Taken from fundamentals of graphic design.

Various other techniques can be used to adjust colour and correct the output of inks using a printing process. It can also produce other effects such as ink trapping and over printing.
Ink Trapping:
The adjustment of areas of coloured texts or shapes to account for misregistration on the printing press by slight overlap. This is important for screen printing, especially CMYK. 
This is required because half tone dots which make up printed images overlap when they are different sizes/angles on the screen. Therefore colours are overlapped to prevent the appearance of white gaps where they are supposed to meet. 
Ink Trapping is not necessary for photographic printing processes. 
Trapping is important on black text because the fineness, normally, of the text means it's hard to register with its surrounding colours. If not trapped, then the text can appear unregistered or blurred to read.
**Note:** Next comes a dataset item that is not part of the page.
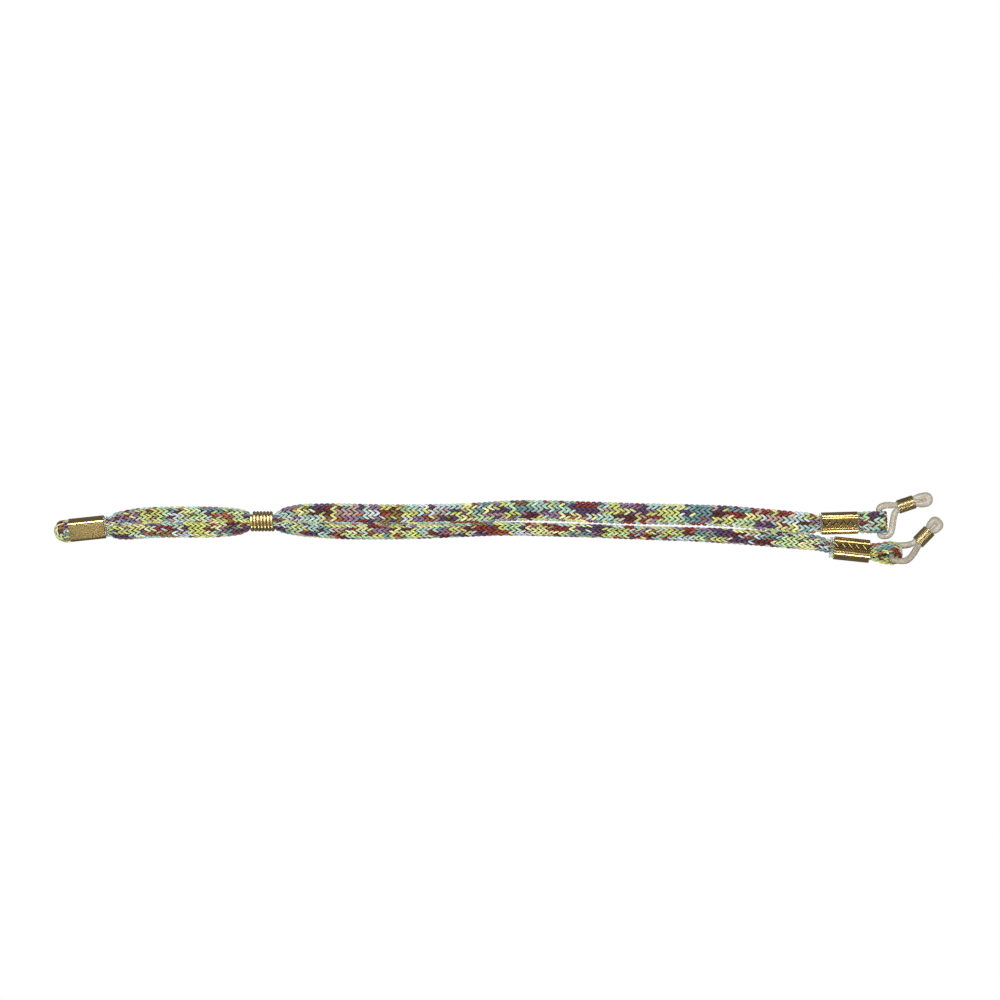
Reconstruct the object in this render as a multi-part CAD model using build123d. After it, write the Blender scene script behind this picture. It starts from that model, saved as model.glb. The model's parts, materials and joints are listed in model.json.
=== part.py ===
from build123d import *
import math
import os

# Eyeglass retainer strap, in millimetres, lying on a table.
# +X runs along the strap towards the two temple ends, +Z is up and z = 0 is the table.
# One knitted cord is folded in half: the fold is held by the tail crimp, both halves pass
# through the adjuster coil, and each cut end is looped back into its own end crimp.
# A silicone ring hangs in each end loop, with a small close-wound coil that slides on it.

# --- brass crimps: bent sheet, plain on one side, a toothed seam between two rolls on the other
CRIMP_LENGTH = 12.7
CRIMP_WIDTH = 8.0
CRIMP_HEIGHT = 5.0
SHEET = 0.4
CRIMP_CORNER = 1.3
ROLL_CORNER = 1.7
ROLL_LIP = 0.55
SEAM_HALF_WIDTH = 1.5
SEAM_DEPTH = 0.8
TOOTH_COUNT = 5
TOOTH_REACH = 0.75
SEAM_GAP = 0.2

# --- clear liner sleeve between cord and crimp
LINER_WALL = 0.25
LINER_OVERHANG = 0.7
LINER_FIT = 0.05
TAIL_LINER_SHIFT = 0.5
LOWER_LINER_SHIFT = -0.9
CORD_OVERHANG = 1.0
LEAST_CORNER = 0.3

# --- knitted cord
CORD_WIDTH = 6.8
CORD_HEIGHT = 2.8
ROUNDED_WIDTH = 4.2
ROUNDED_HEIGHT = 4.0
BACK_WIDTH = 5.1
BACK_HEIGHT = 3.0
TABLE_GAP = 0.02
FOLD_GAP = 0.1
LOBE_WIDTH = 4.1
LOBE_HEIGHT = 4.2
TAIL_MOUTH_WIDTH = 3.0
MOUTH_HEIGHT = 2.6
UPPER_MOUTH_MARGIN = 0.6
LOWER_MOUTH_MARGIN = 1.6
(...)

This happens when ink overprints on another in the printing process to create another colour. This can create different colours when printed, when you have standard CMYK ink for example in home digital inkjet/laser printers. 
According to colour theory, overprinting pairs of the three subtractive primary CMY process colours produce additive primary colours. 
To overprint effectively the designer needs to keep in mind the order the process colours print in, C, M, Y, K in order to gain correct colour and registration for print.

2 Colour Overprint.

3 Colour Overprint.
Bouncers and Shiners:
A method of printing colour that results in a darker, richer black. 
When large areas of black are required to be printed it is advised to use a cyan shiner. This is typically 50/60% cyan behind the black that helps improve the visual density and saturation.
Cyan is the most appropriate out of the process print colours as a shiner, because yellow and magenta result in a 'muddy' or artificially warm black being printed.